En mars 2013, Lire et Écrire en Wallonie diffusait une note de positionnement concernant l’accord de coopération entre la Fédération Wallonie-Bruxelles, la Wallonie et la Commission Communautaire française, relatif à la mise en œuvre de bassins de vie enseignement-formation-emploi.

Alors que le texte va très prochainement passer en deuxième lecture au gouvernement, nous réitérons le positionnement de Lire et Écrire en Wallonie à cet égard. Celui-ci pointe les opportunités mais aussi les limites que présente le projet, et rappelle les missions essentielles qui devraient être développées au niveau territorial, en matière d’alphabétisation.
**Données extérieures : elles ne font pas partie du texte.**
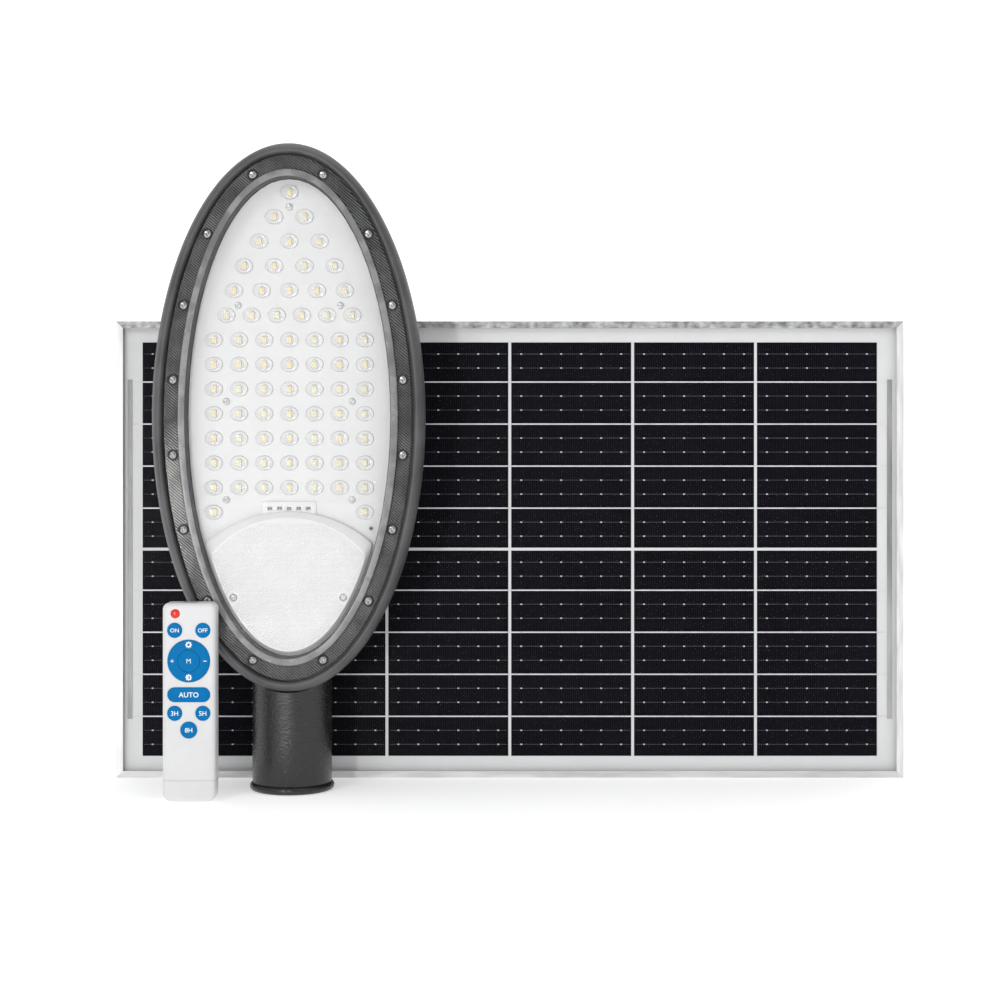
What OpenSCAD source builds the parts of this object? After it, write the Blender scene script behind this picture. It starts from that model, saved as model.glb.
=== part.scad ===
// Solar street lamp set: an oval LED head on a pole socket, its solar panel and its remote control.
// Millimetres, +Z up, the lamp faces -Y. The origin is the centre of the pole socket's mouth.
// The head is described on its own centre: u runs across it, v up it, and Y is the depth.

/* [Lamp head] */
// Width of the oval head
head_w = 210; // [175:1:260]
// Height of the oval head
head_h = 422; // [350:1:510]
// Width of the rolled rim
rim_w = 8.5; // [7:0.5:11]
// Depth of the rim, crest to the start of the domed back
rim_depth = 20; // [20:0.5:26]
// Depth of the domed back behind the rim
dome_depth = 52; // [50:1:64]
// Distance from the socket's axis forward to the rim's crest
head_front = 36; // [34:1:42]
// Wall of the cast housing
housing_wall = 3; // [2.5:0.25:4]

/* [Clear cover] */
// Width of the cover's screwed flange
flange_w = 11; // [10:0.5:13]
// Thickness of the clear cover
cover_t = 3; // [2.5:0.25:3.5]
// How far the flange lies behind the rim's crest
cover_recess = 5; // [4:0.5:6]
// How far the window stands in front of the flange
window_rise = 3; // [2.5:0.5:4]
// Thickness of the silicone gasket
gasket_t = 1.5; // [1:0.25:2.5]
// Number of cover screws
cover_screw_count = 16; // [12:2:20]

/* [LED board] */
// Thickness of the metal-core board
board_t = 2; // [1.5:0.25:3]
// How far the board's front lies behind the gasket ledge
board_recess = 6.5; // [6:0.5:8]
// Border between the clear flange and the board's edge
board_border = 7.5; // [7:0.5:9]
// Radius of an LED lens's round foot
lens_r = 6.4; // [5:0.2:7.5]
// Height of an LED lens
lens_h = 6; // [4.5:0.5:6.5]
// Side of an LED chip
chip_w = 3; // [2.8:0.1:3.5]
// Column spacing of the LEDs
led_pitch_x = 19.4; // [16:0.2:22]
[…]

La place de l’alphabétisation et la prise en compte des personnes en situation d’illettrisme dans les bassins de vie organisés en Wallonie

Position de Lire et Écrire en Wallonie

Novembre 2013

A. Une avancée certaine…

En Wallonie, la réalisation des actions menées en faveur des personnes en situation d’illettrisme résulte de la collaboration entre des opérateurs d’alpha – principalement du secteur associatif – et les pouvoirs publics de la Région wallonne et de la Fédération Wallonie-Bruxelles. Entre ces deux niveaux, les communes peuvent agir notamment dans le cadre des Plans de cohésion sociale et certaines provinces interviennent pour soutenir des actions menées par les associations. Il existe également un certain nombre de lieux de concertation au niveau territorial permettant la coordination des actions d’alphabétisation avec celle d’autres opérateurs de formation ou d’accueil des personnes (par exemple du secteur de l’insertion socio­professionnelle – plateforme EFT/OISP – ou de l’action sociale – plateformes organisées par les Centres Régionaux d’Intégration).

Malgré cette diversité d’acteurs et d’organes mobilisés, il existe au niveau territorial peu de lieux dans lesquels les actions menées avec des personnes en situation d’illettrisme apparaissent de manière visible, concertée et coordonnée. Dans ce contexte, le projet des bassins de vie à l’échelle de différents sous-territoires de la Wallonie apparait comme une opportunité de renforcer la nécessaire coordination territoriale en matière d’alpha et de développer enfin les « plateformes territoriales » pour l’alphabétisation qui avaient été décidées en 2008 par la Conférence interministérielle pour l’alphabétisation, plate formes dont la mise en œuvre a été reportée sine die. [1]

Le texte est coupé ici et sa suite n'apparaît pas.